Bonjour Sante, which manages bookings for more than 300 clinics in Quebec, teamed up with Montreal’s flagship AI lab to create an algorithm predicting delays. The model looks at tens of thousands of past appointments through 1,900 parameters, from weather to the type of medical-file software the doctor uses. Two hours before the scheduled time, patients receive a text estimating when the doctor will actually see them.

The service is currently offered at 10 clinics in the Bonjour Sante network at no additional charge. Founder Benoit Brunel said potential paying clients include hospitals and eventually, other industries struggling with needless waits. “People are always looking for time, it’s the most valuable thing in life,“ Brunel said in an phone interview. “We’re in the very early days. I have at least 20 projects I’d like to start.“

The medical field, where a treasure trove of information including blood-pressure readings, lab results and doctor’s notes, are spurring companies to develop new strategies for improving efficiency and saving lives. Microsoft for example, is exploring how it can use AI to detect early warning signs of disease while Google in May published a paper on an AI system that would provide a score on how likely a patient is to die based on almost 50 billion pieces of data.

For its part, Bonjour Sante had a data set of 1.2 million appointments to start working with MILA-Quebec Artificial Intelligence Institute, the center that has contributed to making Montreal one of the world’s AI hubs under under the leadership of neural networks pioneer Yoshua Bengio. A group of experts there mentors selected companies under a technology-transfer program, with a focus on innovation “that is good for human beings,“ Myriam Cote, who heads the government-subsidized initiative, said.

While Canadians enjoy universal health coverage, the difficulty of finding a doctor is pushing people into already overcrowded emergency rooms. Same or next-day appointments are harder to get in Canada than in France or New Zealand, a survey by the Canadian Institute for Health Information shows.

Bonjour Sante carved out a niche helping people score an appointment at a walk-in clinic in its home province. The platform, which some have criticized for introducing two tiers in the government-funded system, is free for doctors but charges patients C$17.25 for a search outside of their usual clinic.
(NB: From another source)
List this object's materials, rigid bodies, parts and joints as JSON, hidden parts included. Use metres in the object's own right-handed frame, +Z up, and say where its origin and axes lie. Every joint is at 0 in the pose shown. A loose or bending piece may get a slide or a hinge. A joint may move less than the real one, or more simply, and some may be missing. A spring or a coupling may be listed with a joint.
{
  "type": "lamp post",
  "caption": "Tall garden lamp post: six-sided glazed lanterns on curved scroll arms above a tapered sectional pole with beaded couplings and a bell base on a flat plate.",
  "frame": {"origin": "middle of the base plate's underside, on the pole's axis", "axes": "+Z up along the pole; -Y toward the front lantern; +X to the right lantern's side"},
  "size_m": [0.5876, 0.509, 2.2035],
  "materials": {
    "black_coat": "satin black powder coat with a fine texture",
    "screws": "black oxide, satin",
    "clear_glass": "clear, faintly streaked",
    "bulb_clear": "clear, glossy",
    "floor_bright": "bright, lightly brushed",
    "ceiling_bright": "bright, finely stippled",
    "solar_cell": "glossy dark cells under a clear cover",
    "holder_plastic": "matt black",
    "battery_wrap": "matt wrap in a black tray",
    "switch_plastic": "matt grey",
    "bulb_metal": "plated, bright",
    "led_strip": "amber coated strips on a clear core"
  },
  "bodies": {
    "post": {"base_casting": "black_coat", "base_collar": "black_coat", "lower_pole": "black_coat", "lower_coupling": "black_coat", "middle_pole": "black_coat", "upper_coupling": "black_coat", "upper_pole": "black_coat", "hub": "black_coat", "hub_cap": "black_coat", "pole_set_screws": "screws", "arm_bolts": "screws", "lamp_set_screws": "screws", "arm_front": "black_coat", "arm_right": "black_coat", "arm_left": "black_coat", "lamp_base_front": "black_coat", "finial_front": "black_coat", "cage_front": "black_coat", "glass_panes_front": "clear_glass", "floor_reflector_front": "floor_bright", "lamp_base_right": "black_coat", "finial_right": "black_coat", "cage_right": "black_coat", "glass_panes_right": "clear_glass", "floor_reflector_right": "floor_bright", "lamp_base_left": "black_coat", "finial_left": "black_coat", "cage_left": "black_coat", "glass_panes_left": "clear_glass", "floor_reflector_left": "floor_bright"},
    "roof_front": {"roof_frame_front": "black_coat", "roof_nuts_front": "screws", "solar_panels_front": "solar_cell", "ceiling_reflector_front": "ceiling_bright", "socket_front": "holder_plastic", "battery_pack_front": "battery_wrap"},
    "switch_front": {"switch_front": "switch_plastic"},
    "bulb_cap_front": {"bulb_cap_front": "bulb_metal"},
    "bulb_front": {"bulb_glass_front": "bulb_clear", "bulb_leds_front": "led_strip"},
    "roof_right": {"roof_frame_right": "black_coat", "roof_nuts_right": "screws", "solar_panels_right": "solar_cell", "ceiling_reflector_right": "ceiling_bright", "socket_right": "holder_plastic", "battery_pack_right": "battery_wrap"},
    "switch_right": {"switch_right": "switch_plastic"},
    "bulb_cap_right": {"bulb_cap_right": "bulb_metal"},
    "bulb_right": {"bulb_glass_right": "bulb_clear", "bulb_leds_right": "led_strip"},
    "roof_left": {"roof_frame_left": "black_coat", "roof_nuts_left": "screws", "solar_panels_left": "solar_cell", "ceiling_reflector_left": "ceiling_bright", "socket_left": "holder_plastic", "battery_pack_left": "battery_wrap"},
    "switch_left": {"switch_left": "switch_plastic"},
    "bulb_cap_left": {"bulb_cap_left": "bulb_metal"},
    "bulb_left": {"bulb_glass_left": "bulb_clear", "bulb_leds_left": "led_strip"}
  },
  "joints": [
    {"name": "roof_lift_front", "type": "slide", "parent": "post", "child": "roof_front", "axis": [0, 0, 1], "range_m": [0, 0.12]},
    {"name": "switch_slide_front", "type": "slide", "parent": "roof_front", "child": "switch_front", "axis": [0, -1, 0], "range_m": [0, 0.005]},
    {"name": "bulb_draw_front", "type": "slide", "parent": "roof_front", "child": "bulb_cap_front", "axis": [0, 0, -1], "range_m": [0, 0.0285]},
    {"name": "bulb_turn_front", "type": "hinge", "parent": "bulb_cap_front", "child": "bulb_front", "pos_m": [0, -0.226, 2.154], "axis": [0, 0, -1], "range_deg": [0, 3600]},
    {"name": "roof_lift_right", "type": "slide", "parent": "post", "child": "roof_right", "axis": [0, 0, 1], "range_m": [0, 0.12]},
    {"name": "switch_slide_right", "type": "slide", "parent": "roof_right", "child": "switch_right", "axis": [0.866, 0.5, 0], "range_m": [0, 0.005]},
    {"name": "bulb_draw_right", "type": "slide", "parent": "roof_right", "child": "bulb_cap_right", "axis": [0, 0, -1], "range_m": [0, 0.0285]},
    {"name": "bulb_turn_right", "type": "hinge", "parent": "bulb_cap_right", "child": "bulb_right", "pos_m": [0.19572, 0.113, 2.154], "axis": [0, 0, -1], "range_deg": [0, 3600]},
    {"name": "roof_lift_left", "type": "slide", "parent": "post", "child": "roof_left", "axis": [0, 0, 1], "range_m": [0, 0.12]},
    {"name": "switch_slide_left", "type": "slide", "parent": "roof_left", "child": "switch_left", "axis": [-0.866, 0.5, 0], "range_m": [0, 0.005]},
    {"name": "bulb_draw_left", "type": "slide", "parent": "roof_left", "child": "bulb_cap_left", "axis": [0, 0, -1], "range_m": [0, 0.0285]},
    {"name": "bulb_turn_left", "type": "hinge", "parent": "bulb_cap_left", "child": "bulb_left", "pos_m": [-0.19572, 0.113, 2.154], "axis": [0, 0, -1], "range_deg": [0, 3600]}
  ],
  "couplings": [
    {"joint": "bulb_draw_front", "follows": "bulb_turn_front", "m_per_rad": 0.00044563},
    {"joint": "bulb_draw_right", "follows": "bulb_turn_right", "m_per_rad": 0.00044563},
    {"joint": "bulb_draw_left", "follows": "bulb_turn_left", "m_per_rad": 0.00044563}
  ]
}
It’s part of closely held Tootelo Innovation, a company founded and headed by Brunel that offers customer-service and emergency response outsourcing.

The company previously tried to estimate delays using traditional statistical methods and a handful of criteria but couldn’t lower the average wait below 45 minutes, according to Pierre Lafrance, who’s leading the project. In deep learning, data are repeatedly run by models, which can detect patterns, for instance a doctor’s tendency to be late on a given day. Data keep being added, too.